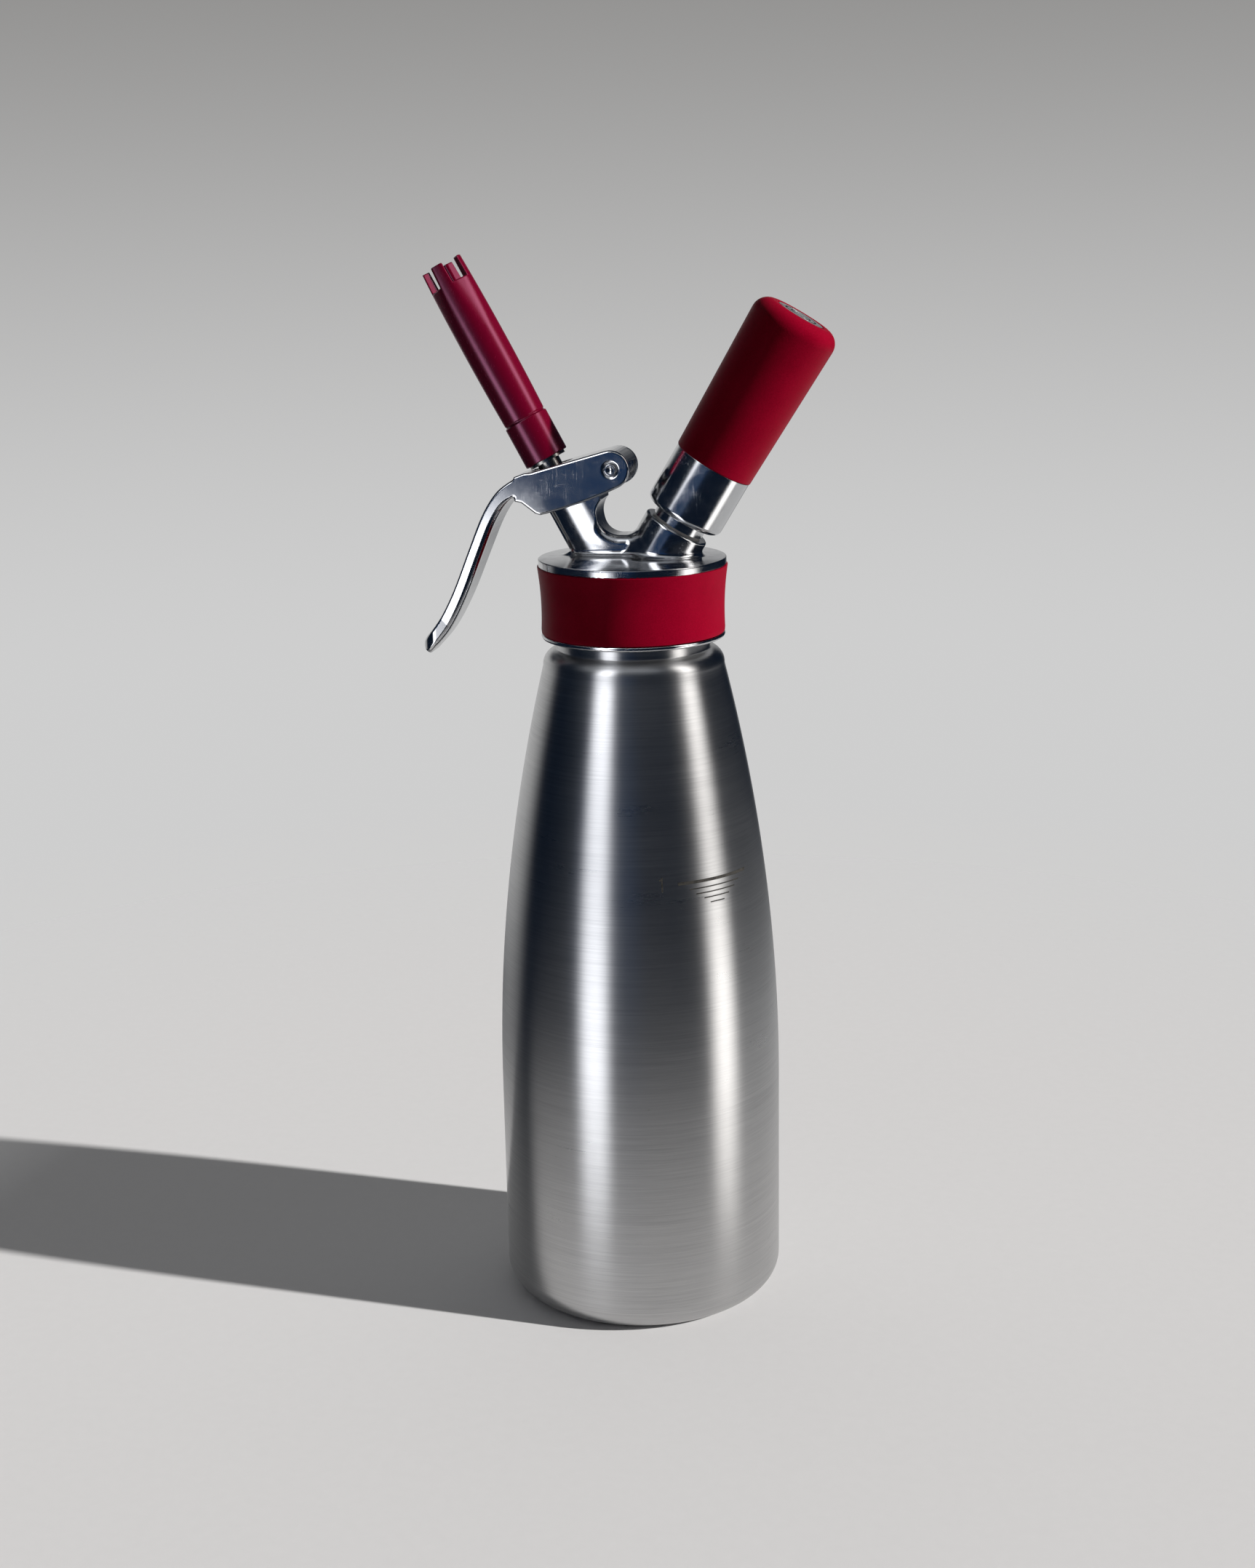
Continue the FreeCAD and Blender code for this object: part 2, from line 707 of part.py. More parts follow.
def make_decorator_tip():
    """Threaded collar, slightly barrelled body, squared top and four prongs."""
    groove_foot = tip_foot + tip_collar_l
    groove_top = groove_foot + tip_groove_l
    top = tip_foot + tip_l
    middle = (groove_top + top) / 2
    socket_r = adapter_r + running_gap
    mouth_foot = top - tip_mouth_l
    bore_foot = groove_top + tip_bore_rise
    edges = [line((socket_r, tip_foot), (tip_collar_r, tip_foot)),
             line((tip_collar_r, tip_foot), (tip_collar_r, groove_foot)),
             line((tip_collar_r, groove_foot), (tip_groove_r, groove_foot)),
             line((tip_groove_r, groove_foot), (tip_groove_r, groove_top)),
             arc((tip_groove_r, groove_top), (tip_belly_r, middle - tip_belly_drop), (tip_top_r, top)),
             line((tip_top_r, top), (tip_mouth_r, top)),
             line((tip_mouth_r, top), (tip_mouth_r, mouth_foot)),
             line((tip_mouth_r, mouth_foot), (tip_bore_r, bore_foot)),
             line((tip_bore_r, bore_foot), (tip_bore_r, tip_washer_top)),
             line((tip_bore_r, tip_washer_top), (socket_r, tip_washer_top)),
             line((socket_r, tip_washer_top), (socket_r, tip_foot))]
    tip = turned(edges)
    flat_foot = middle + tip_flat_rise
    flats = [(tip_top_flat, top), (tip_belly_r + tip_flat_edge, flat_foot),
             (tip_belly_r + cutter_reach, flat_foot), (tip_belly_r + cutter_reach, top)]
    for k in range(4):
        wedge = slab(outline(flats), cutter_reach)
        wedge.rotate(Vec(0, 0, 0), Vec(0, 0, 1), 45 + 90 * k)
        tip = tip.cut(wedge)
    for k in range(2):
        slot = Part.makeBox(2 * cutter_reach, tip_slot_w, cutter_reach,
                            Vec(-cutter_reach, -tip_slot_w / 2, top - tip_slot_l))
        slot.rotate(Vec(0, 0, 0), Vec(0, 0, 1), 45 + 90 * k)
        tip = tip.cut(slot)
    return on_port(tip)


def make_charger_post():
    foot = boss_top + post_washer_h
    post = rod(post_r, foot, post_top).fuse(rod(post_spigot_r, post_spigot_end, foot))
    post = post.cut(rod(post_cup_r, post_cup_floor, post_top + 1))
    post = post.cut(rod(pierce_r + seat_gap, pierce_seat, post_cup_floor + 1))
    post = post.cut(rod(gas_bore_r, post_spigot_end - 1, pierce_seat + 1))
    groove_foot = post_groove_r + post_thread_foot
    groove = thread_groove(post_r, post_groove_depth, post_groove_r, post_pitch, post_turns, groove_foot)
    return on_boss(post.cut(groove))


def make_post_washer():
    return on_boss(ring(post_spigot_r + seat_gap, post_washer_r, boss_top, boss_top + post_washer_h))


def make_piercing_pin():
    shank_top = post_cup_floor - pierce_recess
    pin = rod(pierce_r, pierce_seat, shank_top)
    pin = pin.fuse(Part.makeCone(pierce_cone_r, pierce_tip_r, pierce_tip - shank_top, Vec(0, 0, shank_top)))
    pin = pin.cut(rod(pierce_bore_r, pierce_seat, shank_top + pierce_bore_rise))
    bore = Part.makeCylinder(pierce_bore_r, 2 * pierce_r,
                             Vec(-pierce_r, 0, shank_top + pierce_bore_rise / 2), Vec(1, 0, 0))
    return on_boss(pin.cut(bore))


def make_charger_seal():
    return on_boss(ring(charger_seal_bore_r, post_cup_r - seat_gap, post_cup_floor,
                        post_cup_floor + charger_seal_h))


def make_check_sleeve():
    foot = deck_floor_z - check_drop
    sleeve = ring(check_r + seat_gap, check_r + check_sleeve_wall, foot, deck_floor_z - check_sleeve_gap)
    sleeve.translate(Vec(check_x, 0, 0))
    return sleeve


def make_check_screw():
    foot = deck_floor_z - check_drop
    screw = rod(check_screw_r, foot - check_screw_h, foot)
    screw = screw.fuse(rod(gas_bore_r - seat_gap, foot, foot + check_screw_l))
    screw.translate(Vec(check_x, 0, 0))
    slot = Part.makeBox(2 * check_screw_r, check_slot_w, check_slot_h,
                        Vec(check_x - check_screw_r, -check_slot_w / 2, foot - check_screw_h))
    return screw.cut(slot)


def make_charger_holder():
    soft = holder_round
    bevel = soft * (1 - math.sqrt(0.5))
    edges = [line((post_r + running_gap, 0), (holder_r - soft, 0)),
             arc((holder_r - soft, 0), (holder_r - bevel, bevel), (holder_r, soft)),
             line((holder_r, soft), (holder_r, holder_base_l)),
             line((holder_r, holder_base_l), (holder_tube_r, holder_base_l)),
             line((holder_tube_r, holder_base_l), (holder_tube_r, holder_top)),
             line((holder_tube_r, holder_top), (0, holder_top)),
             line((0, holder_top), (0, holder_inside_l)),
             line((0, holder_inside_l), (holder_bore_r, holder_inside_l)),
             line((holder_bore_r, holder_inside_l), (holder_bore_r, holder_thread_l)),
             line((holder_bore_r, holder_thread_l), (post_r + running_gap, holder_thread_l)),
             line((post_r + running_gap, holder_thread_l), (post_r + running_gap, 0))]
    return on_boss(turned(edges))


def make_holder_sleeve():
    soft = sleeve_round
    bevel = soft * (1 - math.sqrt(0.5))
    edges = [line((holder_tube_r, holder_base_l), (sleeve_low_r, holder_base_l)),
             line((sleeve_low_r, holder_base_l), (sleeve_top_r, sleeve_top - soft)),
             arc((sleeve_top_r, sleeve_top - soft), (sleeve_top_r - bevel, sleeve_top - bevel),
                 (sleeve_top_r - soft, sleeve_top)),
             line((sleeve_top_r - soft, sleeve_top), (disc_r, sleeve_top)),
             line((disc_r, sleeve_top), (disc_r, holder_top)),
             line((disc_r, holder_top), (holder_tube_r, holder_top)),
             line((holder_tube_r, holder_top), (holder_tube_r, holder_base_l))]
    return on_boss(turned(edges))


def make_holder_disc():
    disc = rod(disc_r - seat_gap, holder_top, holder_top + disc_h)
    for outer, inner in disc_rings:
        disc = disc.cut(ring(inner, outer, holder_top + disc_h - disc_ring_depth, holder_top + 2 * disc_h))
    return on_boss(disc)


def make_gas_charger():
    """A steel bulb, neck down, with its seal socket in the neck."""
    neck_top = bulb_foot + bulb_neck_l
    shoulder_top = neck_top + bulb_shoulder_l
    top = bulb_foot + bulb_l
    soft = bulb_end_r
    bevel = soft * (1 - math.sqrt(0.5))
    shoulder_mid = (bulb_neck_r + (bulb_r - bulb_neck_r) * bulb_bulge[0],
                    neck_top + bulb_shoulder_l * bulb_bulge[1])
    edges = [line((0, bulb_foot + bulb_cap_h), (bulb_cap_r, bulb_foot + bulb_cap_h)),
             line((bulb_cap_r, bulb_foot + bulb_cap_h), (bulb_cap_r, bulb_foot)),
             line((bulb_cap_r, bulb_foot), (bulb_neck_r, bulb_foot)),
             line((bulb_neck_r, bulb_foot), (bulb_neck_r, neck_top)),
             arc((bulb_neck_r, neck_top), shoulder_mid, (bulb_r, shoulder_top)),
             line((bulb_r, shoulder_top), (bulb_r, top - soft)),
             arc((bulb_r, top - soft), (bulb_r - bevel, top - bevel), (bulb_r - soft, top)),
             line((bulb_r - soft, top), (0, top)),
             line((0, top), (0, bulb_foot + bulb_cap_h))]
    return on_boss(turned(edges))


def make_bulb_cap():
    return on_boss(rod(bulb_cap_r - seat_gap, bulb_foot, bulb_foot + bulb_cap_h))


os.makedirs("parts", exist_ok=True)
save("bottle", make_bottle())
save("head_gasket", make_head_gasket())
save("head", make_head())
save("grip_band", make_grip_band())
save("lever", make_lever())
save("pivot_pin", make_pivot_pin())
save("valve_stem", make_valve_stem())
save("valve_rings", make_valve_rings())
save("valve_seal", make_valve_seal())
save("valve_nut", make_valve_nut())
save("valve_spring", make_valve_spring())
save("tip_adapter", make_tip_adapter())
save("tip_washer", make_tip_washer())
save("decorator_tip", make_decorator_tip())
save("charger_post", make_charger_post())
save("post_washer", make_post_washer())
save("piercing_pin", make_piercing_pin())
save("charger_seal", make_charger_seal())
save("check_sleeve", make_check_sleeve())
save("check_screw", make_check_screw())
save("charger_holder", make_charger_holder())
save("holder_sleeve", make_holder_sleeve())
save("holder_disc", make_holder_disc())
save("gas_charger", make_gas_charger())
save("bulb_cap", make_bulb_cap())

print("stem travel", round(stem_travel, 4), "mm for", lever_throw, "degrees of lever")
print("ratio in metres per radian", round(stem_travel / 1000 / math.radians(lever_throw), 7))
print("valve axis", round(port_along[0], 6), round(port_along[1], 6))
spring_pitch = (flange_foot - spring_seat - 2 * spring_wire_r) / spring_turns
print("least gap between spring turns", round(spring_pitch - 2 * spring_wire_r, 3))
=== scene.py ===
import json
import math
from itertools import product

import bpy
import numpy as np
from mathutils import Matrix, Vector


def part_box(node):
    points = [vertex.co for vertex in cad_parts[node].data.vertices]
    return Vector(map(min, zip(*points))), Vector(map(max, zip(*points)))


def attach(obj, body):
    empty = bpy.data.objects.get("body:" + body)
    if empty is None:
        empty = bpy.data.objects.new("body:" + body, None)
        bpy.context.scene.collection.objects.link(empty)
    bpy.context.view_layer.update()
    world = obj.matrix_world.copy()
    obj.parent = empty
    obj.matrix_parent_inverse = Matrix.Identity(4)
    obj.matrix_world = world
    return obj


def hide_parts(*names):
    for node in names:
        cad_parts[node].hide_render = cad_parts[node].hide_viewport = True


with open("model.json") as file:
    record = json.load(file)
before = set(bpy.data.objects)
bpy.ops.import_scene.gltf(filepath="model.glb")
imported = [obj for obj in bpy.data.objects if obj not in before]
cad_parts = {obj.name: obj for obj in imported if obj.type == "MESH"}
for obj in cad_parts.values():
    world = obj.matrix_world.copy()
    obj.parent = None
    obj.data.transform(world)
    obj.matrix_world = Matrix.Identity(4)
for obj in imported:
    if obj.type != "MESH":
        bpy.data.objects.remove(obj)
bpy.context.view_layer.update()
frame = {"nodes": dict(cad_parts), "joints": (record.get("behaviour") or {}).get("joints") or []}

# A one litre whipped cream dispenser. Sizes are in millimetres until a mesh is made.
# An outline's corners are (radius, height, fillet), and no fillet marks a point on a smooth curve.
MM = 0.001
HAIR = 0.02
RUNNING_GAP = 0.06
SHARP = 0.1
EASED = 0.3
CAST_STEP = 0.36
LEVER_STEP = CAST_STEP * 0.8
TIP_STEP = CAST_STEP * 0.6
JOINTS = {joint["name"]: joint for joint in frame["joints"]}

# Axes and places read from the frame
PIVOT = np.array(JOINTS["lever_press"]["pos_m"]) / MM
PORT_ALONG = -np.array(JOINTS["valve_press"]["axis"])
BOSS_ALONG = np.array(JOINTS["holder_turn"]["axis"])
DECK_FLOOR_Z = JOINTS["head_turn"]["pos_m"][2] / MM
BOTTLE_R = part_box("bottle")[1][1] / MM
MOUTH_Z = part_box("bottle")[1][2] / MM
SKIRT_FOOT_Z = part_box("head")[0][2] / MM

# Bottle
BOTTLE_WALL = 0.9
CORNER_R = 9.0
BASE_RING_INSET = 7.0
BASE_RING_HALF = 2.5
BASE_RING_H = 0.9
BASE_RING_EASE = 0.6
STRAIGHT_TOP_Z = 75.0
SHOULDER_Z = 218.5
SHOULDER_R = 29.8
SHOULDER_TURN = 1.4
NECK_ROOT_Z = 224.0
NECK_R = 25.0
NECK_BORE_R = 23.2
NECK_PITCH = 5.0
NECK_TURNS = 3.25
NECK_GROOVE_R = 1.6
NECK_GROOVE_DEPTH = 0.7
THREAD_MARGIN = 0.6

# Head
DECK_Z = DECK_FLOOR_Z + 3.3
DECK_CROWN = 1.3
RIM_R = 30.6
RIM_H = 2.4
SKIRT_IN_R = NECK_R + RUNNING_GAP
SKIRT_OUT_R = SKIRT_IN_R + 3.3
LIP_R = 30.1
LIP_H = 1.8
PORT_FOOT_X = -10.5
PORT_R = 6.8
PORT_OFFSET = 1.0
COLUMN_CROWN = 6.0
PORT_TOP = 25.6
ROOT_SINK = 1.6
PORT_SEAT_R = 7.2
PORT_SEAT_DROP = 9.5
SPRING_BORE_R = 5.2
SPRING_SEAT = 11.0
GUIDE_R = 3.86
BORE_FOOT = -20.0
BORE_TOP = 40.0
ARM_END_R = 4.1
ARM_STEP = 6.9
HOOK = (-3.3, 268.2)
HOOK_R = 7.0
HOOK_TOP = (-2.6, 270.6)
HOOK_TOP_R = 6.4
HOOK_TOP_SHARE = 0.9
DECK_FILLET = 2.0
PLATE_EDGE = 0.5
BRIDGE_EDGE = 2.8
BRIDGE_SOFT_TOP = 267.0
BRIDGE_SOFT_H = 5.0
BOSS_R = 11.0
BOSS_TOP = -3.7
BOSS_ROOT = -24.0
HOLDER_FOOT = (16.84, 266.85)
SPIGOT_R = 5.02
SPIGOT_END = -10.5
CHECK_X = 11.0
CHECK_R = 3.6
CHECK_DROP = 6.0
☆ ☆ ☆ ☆
TASK BRIEF: Copy out every line from the material above in which the word "Identity" appears.

ANSWER BELOW:
    obj.matrix_parent_inverse = Matrix.Identity(4)
    obj.matrix_world = Matrix.Identity(4)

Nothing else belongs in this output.